America was cheated. She was cheated and she would destroy the world in her fury, but in the end, she could only destroy herself. In a mushroom cloud, in a burst of fire, in a rain of bullets; she had come into this world like a shooting star and she would leave it like a dying one, taking out everything around her as she went and leaving a deadly emptiness where she had been.

Or so it was expected.

What is a soldier who has no enemies left to kill? What does he do when the war is won, the game over, the armistice signed? What does he do, when he has come to know nothing but the fight? He might become a baker, or a tailor. He might become a businessman, or a bum. To everything America reached out and her fingers closed on smoke.

She was so young, a spirited mare driven to insanity by her jockey. Taught to think against the Soviets, taught to fight against the Soviets, taught to live and breathe democracy and take up every arm against the possibility of communist expansion. And when that was all over, and they had trained the perfect Soviet-fighting machine…how were they to reprogram her? They didn't. They left her to do it herself and how could she?

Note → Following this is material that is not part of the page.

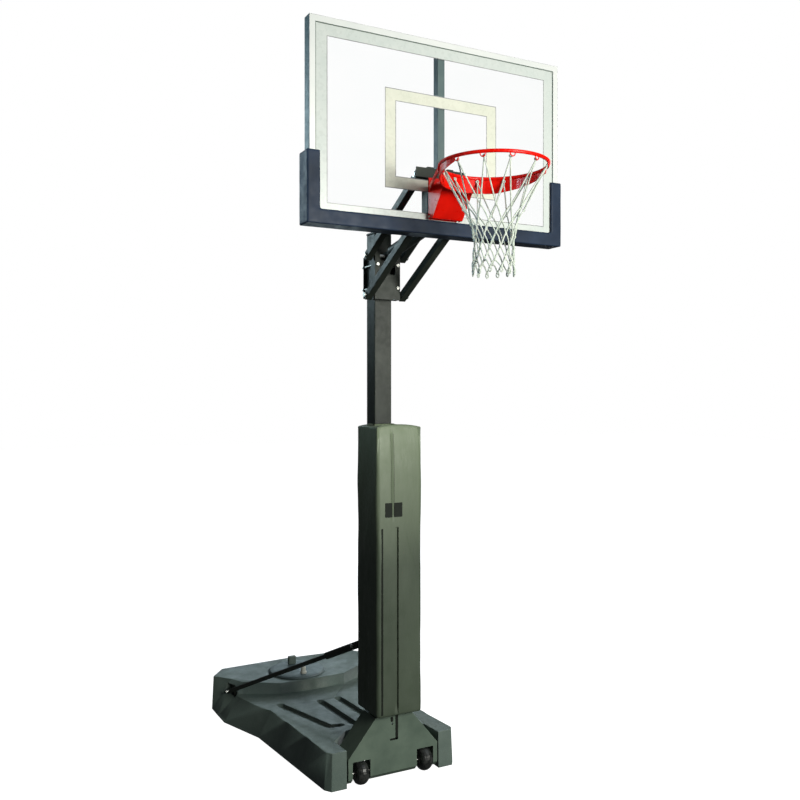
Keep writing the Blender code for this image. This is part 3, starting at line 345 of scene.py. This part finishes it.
# The third colour is the painted highlight at the pad's top.
VINYL = pad_vinyl("post_pad_vinyl", (0.040, 0.055, 0.037), (0.066, 0.086, 0.060), (0.185, 0.230, 0.150))
PATCH = pad_vinyl("post_pad_patch", (0.009, 0.011, 0.009), (0.016, 0.020, 0.016), (0.016, 0.020, 0.016),
                  shine=0.08)
FOAM = pad_foam("edge_pad_foam", (0.009, 0.017, 0.034), (0.019, 0.033, 0.064))
TYRE = tyre_rubber("wheel_tyre")
CORD = net_cord("net_braid")
BORDER = board_paint("border_paint", (0.58, 0.62, 0.60), (0.54, 0.59, 0.57))
TARGET = board_paint("target_paint", (0.66, 0.67, 0.58), (0.61, 0.63, 0.54))
OUTLINE = board_paint("outline_paint", (0.30, 0.31, 0.31), (0.22, 0.23, 0.24))
GASKET = pad_foam("glass_gasket_rubber", (0.10, 0.13, 0.11), (0.18, 0.21, 0.19))
GLASS = clear_glass("board_glass_clear")
CAP = moulded_plastic("white_cap_plastic", (0.60, 0.60, 0.52), (0.80, 0.80, 0.72), 0.45)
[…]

She couldn't find the buttons, couldn't read the programs, couldn't begin to fathom her own inner workings. How does a manmade device fix itself?
But there was someone who did know her. Who understood her better than anyone could, even her own family. Who understood the paranoia, the fear, the self-doubt, the inexplicable desire to weep looking up at the moon in the late night hours when the paperwork was finally done for the day and the silence of the house was suddenly overwhelming.

Amelia and Anya put each other back together with hesitant touches and shaking hands, in silence. Anya understood before Amelia, what was needed to make things right in them again. She made herself available, and coaxed Amelia to the conclusion she had to reach.

Never words. They were an unwelcome and unnecessary intrusion into their quiet work. It took time. It calloused their fingers with toughened, pliable skin. To move with such caution, to treat each other like fragile things, was something they had never learned. But they did now. They could learn, they could adapt; had they not proved themselves to be among the best?

They had never been torn apart, they realized. Only become toxic to each other, like cells that reject one another with a small hiccup in the coding of DNA. Since that misty morning, they had been linked together. They had never lost one another, only lost sight.

No one knew when the fixing would be done. Perhaps it already was and there was no need to lie on Amelia's back porch in the tepid summer heat, tracing constellations with their fingertips and silently mouthing the names. Perhaps everything was healed and done, so there was no need to huddle together walking along the Volga River, watching the snow catch in blonde eyelashes. It was entirely possible things were fully mended and then, it was hardly required to corner her after a meeting, hands brushing, to check on her.

But if she was happy to keep silent on that account, there would be no protests.